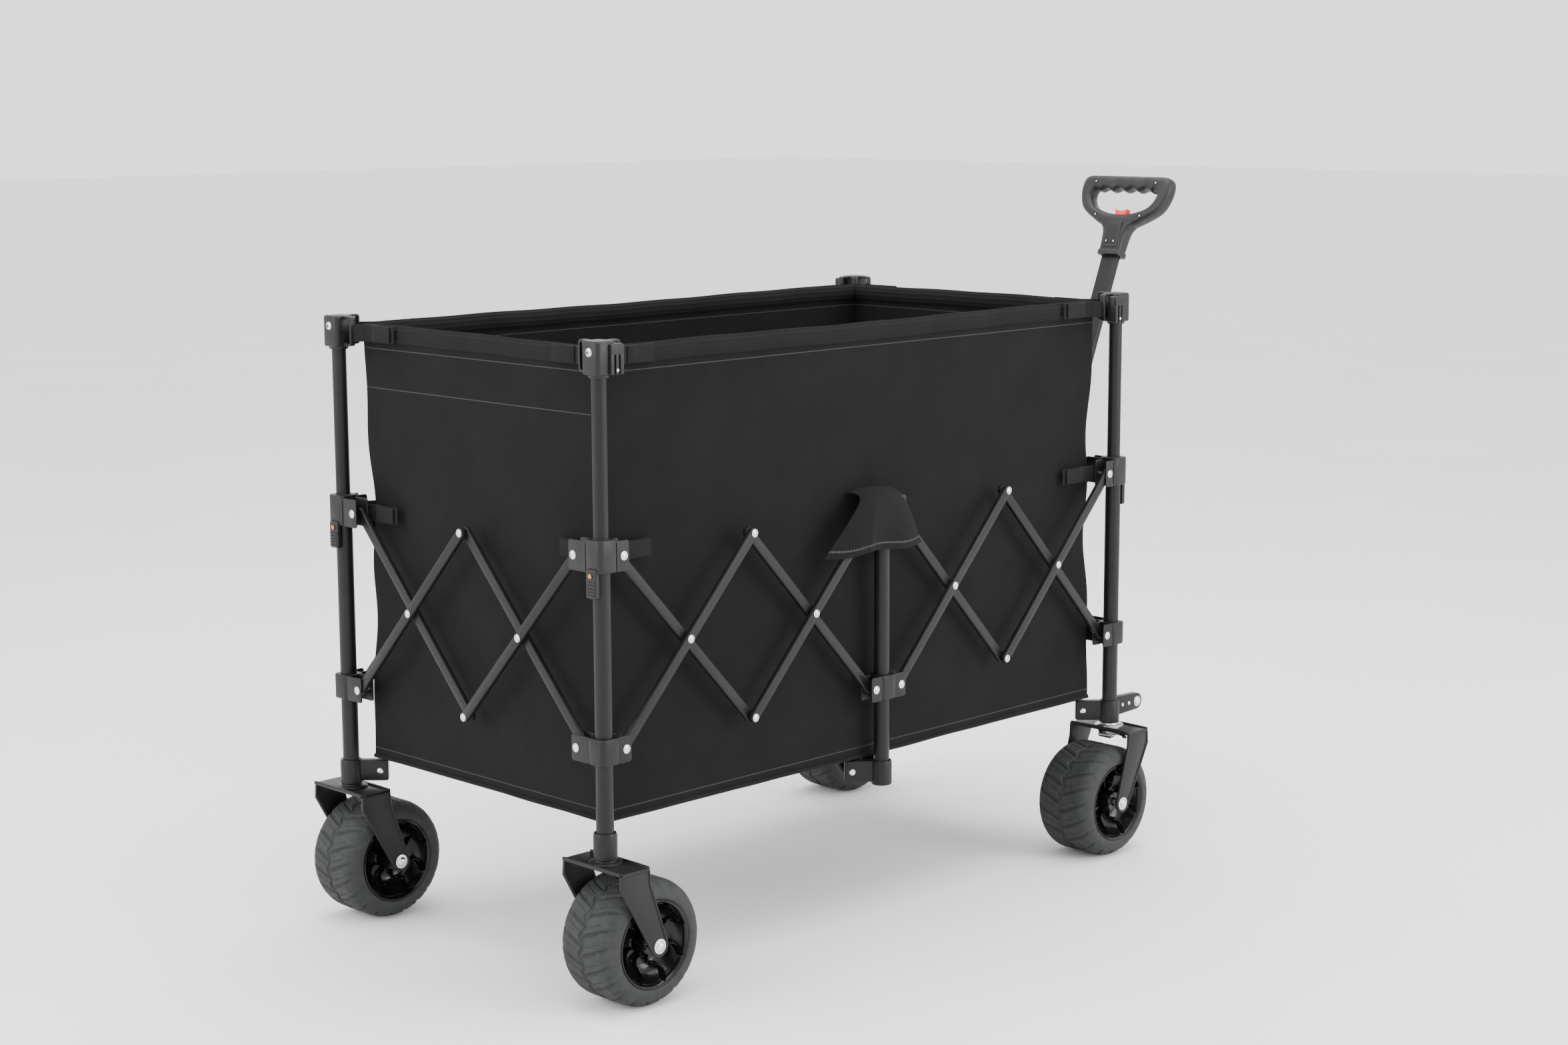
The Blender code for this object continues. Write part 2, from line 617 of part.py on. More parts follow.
def make_handle_tubes():
    lower = bar_box(LOWER_WIDTH, LOWER_DEPTH, -0.0095, LOWER_TOP)
    heel = rod(LOWER_DEPTH / 2, (0, -LOWER_WIDTH / 2, 0), (0, LOWER_WIDTH / 2, 0), 16)
    ring = bar_box(LOWER_WIDTH + 0.006, LOWER_DEPTH + 0.006, LOWER_TOP - 0.035, LOWER_TOP)
    bore = bar_box(UPPER_WIDTH + 2 * GAP, UPPER_DEPTH + 2 * GAP, 0.025, LOWER_TOP + 0.01)
    hinge = rod(AXLE_RADIUS + GAP, (0, -LOWER_WIDTH, 0), (0, LOWER_WIDTH, 0), 12)
    lower = combine(lower, [heel, ring], [bore, hinge])
    part(leaned(lower), "handle_lower_tube", COATED, HANDLE_FOOT)
    upper = bar_box(UPPER_WIDTH, UPPER_DEPTH, UPPER_START, UPPER_TOP)
    hollow = bar_box(UPPER_WIDTH - 2 * TUBE_WALL, UPPER_DEPTH - 2 * TUBE_WALL,
                     UPPER_START - 0.01, UPPER_TOP - TUBE_WALL)
    upper = combine(upper, cuts=[hollow])
    part(leaned(upper), "handle_upper_tube", COATED, HANDLE_FOOT + HANDLE_UP * LOWER_TOP)


def mirrored(half):
    """A closed outline from its right half, listed from top to bottom."""
    return half + [(-x, y) for x, y in reversed(half)]


def make_grip():
    """D-shaped grip with a socket for the tube and a slot for the release button."""
    top = GRIP_TOP
    outline = mirrored([(0.082, top), (0.092, top - 0.004), (0.0975, top - 0.014), (0.0965, top - 0.035),
                        (0.089, top - 0.056), (0.078, top - 0.068), (0.045, top - 0.087),
                        (0.031, top - 0.098), (0.025, top - 0.112), (0.023, SOCKET_START)])
    opening = mirrored([(0.060, top - 0.026), (0.069, top - 0.031), (0.070, top - 0.040),
                        (0.064, top - 0.052), (0.055, top - 0.060), (0.030, top - 0.069)])
    shape = plate([outline, opening], (0, 0, 0), Y, Z, GRIP_THICK)
    socket = bar_box(UPPER_WIDTH + 2 * GAP, UPPER_DEPTH + 2 * GAP, SOCKET_START - 0.01, UPPER_TOP + GAP)
    slot = box((-0.0065 - GAP, -0.011 - GAP, top - 0.080), (0.0065 + GAP, 0.011 + GAP, top - 0.06))
    shape = combine(shape, cuts=[socket, slot])
    part(leaned(shape), "handle_grip", PLASTIC, HANDLE_FOOT + HANDLE_UP * GRIP_NECK)
    button = box((-0.0065, -0.011, top - 0.080 + BUTTON_TRAVEL + GAP), (0.0065, 0.011, top - 0.062))
    part(leaned(button), "release_button", RED, HANDLE_FOOT + HANDLE_UP * (top - 0.07))


# ---- Build --------------------------------------------------------------------------------
for panel_name in PANELS:
    for bar_number in BARS:
        make_bar(panel_name, bar_number)
for corner in CORNERS:
    make_leg(corner)
    make_upper_post(corner)
    make_slider(corner, f"slider_{corner}", LEG_RADIUS)
    make_fork(corner)
    make_wheel(corner)
for corner in ("front_right", "front_left"):
    make_brake(corner)
for side_name in MIDDLES:
    make_mid_post(side_name)
    make_slider(side_name, f"mid_slider_{side_name}", MID_RADIUS)
make_basket()
make_stay()
make_handle_tubes()
make_grip()
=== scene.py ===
# %% [markdown]
# # A folding wagon with a pull handle
# The frame file holds the wagon's working parts at their real size. This script gives them their
# looks: sewn fabric, moulded caps, pressed steel forks, treaded tyres and a two-shell grip. Each
# cell explains one piece or finish, and then makes it.

# %% Load the frame
import json
import math

import bmesh
import bpy
import numpy as np
from mathutils import Matrix, Vector


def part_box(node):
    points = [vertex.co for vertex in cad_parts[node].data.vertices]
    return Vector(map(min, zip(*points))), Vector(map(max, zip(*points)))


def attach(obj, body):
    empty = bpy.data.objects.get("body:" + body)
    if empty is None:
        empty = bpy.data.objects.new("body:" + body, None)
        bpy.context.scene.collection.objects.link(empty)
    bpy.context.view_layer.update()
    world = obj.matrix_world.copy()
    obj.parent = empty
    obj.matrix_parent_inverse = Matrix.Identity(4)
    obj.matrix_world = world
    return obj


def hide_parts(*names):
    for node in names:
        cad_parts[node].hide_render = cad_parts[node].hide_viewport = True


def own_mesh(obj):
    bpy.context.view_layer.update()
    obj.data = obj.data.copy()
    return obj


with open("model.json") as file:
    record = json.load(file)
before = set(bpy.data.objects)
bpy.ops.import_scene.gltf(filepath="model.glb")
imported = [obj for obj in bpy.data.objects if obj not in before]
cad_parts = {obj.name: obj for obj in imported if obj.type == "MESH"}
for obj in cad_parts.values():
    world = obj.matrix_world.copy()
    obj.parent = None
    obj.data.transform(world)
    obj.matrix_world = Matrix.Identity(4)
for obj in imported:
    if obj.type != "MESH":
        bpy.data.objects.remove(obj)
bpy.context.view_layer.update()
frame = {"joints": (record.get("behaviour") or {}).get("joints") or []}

# %% [markdown]
# Everything is placed from the frame's own boxes. A corner post stands behind the outer corner of
# its cap, by half the width of the cap's square collar. The middle posts stand halfway between.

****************

EXERCISE DETAILS: In the data above, find the line that contains "# ---- Build" and the line that contains "obj.matrix_parent_inverse = Matrix.Identity(4)". Repeat exactly those lines and every line between them, and only those.

FULL RESPONSE:
# ---- Build --------------------------------------------------------------------------------
for panel_name in PANELS:
    for bar_number in BARS:
        make_bar(panel_name, bar_number)
for corner in CORNERS:
    make_leg(corner)
    make_upper_post(corner)
    make_slider(corner, f"slider_{corner}", LEG_RADIUS)
    make_fork(corner)
    make_wheel(corner)
for corner in ("front_right", "front_left"):
    make_brake(corner)
for side_name in MIDDLES:
    make_mid_post(side_name)
    make_slider(side_name, f"mid_slider_{side_name}", MID_RADIUS)
make_basket()
make_stay()
make_handle_tubes()
make_grip()
=== scene.py ===
# %% [markdown]
# # A folding wagon with a pull handle
# The frame file holds the wagon's working parts at their real size. This script gives them their
# looks: sewn fabric, moulded caps, pressed steel forks, treaded tyres and a two-shell grip. Each
# cell explains one piece or finish, and then makes it.

# %% Load the frame
import json
import math

import bmesh
import bpy
import numpy as np
from mathutils import Matrix, Vector


def part_box(node):
    points = [vertex.co for vertex in cad_parts[node].data.vertices]
    return Vector(map(min, zip(*points))), Vector(map(max, zip(*points)))


def attach(obj, body):
    empty = bpy.data.objects.get("body:" + body)
    if empty is None:
        empty = bpy.data.objects.new("body:" + body, None)
        bpy.context.scene.collection.objects.link(empty)
    bpy.context.view_layer.update()
    world = obj.matrix_world.copy()
    obj.parent = empty
    obj.matrix_parent_inverse = Matrix.Identity(4)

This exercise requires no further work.